### COLLECTED DATA

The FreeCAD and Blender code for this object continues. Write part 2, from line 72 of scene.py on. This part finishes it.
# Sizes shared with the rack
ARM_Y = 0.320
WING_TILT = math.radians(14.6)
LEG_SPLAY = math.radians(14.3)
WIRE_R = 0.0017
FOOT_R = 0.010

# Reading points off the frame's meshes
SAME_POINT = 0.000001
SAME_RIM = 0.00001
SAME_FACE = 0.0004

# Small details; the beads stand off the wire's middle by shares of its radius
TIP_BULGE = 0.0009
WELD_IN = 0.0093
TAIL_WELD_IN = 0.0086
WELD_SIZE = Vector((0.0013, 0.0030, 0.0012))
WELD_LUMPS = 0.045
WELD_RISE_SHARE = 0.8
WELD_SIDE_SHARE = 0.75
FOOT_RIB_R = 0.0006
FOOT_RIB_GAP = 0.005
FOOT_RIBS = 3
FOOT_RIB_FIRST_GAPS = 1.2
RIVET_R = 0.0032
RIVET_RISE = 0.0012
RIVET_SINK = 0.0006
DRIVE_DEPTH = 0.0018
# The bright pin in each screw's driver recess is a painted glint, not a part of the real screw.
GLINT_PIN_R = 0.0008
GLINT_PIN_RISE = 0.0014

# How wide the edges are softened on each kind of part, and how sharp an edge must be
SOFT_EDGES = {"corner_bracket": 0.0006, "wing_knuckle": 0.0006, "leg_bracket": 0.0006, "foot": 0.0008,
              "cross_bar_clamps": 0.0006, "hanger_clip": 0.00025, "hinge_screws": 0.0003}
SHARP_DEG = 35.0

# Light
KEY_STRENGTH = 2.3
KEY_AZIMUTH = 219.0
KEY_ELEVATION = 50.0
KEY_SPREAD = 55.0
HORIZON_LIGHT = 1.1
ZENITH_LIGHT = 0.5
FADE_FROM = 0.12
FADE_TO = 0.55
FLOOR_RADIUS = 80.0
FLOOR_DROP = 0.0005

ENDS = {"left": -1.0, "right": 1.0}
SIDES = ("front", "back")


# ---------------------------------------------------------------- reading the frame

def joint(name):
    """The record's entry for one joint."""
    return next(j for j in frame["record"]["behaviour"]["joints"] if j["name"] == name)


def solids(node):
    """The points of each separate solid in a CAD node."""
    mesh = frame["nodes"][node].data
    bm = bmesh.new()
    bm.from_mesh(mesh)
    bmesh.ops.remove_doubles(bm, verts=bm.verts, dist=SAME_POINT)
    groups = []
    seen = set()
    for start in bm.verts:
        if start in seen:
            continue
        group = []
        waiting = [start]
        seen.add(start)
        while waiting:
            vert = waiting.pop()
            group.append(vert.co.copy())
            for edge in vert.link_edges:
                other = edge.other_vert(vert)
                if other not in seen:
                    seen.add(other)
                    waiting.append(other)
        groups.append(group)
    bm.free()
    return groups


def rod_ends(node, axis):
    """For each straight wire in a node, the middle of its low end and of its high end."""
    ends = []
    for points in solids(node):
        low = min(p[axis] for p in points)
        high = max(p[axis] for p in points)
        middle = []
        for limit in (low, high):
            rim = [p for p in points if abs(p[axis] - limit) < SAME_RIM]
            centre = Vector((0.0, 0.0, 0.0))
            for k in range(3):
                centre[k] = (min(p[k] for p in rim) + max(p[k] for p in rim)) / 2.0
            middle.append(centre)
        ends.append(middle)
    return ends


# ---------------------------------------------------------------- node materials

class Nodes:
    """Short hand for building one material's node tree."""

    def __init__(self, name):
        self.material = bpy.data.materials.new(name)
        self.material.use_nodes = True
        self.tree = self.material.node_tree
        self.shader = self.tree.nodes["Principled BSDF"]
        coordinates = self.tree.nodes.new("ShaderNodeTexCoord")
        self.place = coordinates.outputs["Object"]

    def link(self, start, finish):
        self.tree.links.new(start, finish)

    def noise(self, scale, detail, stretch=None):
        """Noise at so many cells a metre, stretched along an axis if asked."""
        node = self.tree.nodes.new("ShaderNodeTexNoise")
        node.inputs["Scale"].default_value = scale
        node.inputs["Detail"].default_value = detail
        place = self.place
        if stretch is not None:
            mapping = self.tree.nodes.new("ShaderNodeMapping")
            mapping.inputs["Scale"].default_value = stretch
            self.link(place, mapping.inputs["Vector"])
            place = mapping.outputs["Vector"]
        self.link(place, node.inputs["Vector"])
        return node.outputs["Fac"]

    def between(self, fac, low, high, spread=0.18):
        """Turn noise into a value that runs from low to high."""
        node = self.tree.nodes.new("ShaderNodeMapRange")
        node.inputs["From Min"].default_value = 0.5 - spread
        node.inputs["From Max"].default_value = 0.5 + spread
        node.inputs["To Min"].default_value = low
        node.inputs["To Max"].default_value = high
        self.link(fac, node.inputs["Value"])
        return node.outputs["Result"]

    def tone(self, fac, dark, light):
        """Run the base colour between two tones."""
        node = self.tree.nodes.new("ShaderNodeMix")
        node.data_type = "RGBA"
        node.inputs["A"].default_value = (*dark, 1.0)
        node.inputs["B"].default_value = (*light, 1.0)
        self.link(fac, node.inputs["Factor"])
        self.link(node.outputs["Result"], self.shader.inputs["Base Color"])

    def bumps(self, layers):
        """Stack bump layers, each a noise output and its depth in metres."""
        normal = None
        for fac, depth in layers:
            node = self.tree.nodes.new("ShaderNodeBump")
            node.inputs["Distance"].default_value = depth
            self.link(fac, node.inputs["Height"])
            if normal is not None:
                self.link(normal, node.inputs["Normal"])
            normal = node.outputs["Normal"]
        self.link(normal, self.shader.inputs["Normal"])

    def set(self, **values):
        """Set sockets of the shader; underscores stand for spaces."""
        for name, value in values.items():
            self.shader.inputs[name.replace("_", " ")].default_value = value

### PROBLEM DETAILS
In the listing above, please print only the lines from the first one to the line where "reading the frame" appears, exactly as written, both of those lines included.

### SOLUTION TO THIS TASK
The FreeCAD and Blender code for this object continues. Write part 2, from line 72 of scene.py on. This part finishes it.
# Sizes shared with the rack
ARM_Y = 0.320
WING_TILT = math.radians(14.6)
LEG_SPLAY = math.radians(14.3)
WIRE_R = 0.0017
FOOT_R = 0.010

# Reading points off the frame's meshes
SAME_POINT = 0.000001
SAME_RIM = 0.00001
SAME_FACE = 0.0004

# Small details; the beads stand off the wire's middle by shares of its radius
TIP_BULGE = 0.0009
WELD_IN = 0.0093
TAIL_WELD_IN = 0.0086
WELD_SIZE = Vector((0.0013, 0.0030, 0.0012))
WELD_LUMPS = 0.045
WELD_RISE_SHARE = 0.8
WELD_SIDE_SHARE = 0.75
FOOT_RIB_R = 0.0006
FOOT_RIB_GAP = 0.005
FOOT_RIBS = 3
FOOT_RIB_FIRST_GAPS = 1.2
RIVET_R = 0.0032
RIVET_RISE = 0.0012
RIVET_SINK = 0.0006
DRIVE_DEPTH = 0.0018
# The bright pin in each screw's driver recess is a painted glint, not a part of the real screw.
GLINT_PIN_R = 0.0008
GLINT_PIN_RISE = 0.0014

# How wide the edges are softened on each kind of part, and how sharp an edge must be
SOFT_EDGES = {"corner_bracket": 0.0006, "wing_knuckle": 0.0006, "leg_bracket": 0.0006, "foot": 0.0008,
              "cross_bar_clamps": 0.0006, "hanger_clip": 0.00025, "hinge_screws": 0.0003}
SHARP_DEG = 35.0

# Light
KEY_STRENGTH = 2.3
KEY_AZIMUTH = 219.0
KEY_ELEVATION = 50.0
KEY_SPREAD = 55.0
HORIZON_LIGHT = 1.1
ZENITH_LIGHT = 0.5
FADE_FROM = 0.12
FADE_TO = 0.55
FLOOR_RADIUS = 80.0
FLOOR_DROP = 0.0005

ENDS = {"left": -1.0, "right": 1.0}
SIDES = ("front", "back")


# ---------------------------------------------------------------- reading the frame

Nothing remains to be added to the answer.